Monday, Jun. 05, 1939
Frank's Heaven
THE BRIDEGROOM GOMETH--Waldo Frank--Doubleday, Doran ($2.75).
Waldo Frank, 47, is an inverted Theodore Dreiser, a modern transcendentalist, a mystical Marxist. He is also, at times and in spots, a forceful novelist. Combining passion and penetration with plodding Joycean prose and purblind bookishness, he is a perfect layer cake of the admirable and the irritating.
His best book because it is his clearest and most interesting, The Bridegroom Cometh "dramatizes [says Frank] in flesh and blood the loss of the religious instinct in modern American life, and both the need and the promise of its triumphant rebirth." It is really a sequel: all of Frank's writing is focused on the search for a new religion.
The story's allegorical heroine is an intense, average-looking girl named Mary, daughter of a hard-bitten New England religious fanatic. A literal believer in Christ's Second Coming, in college Mary loses her faith because of a sociology professor, finds college boys a miserable substitute. Likewise synthetic is her marriage to a rich, cultured Jew.
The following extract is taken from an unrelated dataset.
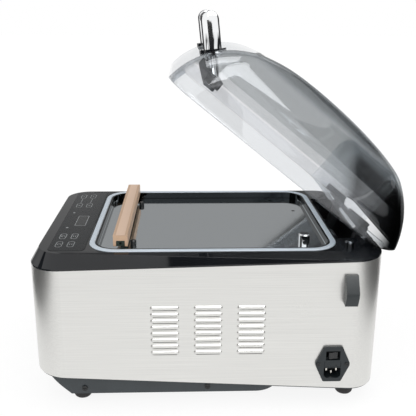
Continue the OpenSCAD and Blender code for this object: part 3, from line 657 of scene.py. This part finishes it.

Renouncing his comfortable world, she seeks the true faith in vain in a factory, among the Communists, in an affair with a psychiatrist. Salvation comes when she meets David Markand, hero of Author Frank's last novel and Mary's New-Adam counterpart. Through her love for him, plus a beyond-Communism social faith, she finds new symbols for her long-lost religious faith.
The Bridegroom Cometh better dramatizes Mary's loss of faith than her rebirth. But it is provocative testimony to Author Frank's thesis that U. S. life is deeply grained with religious tradition.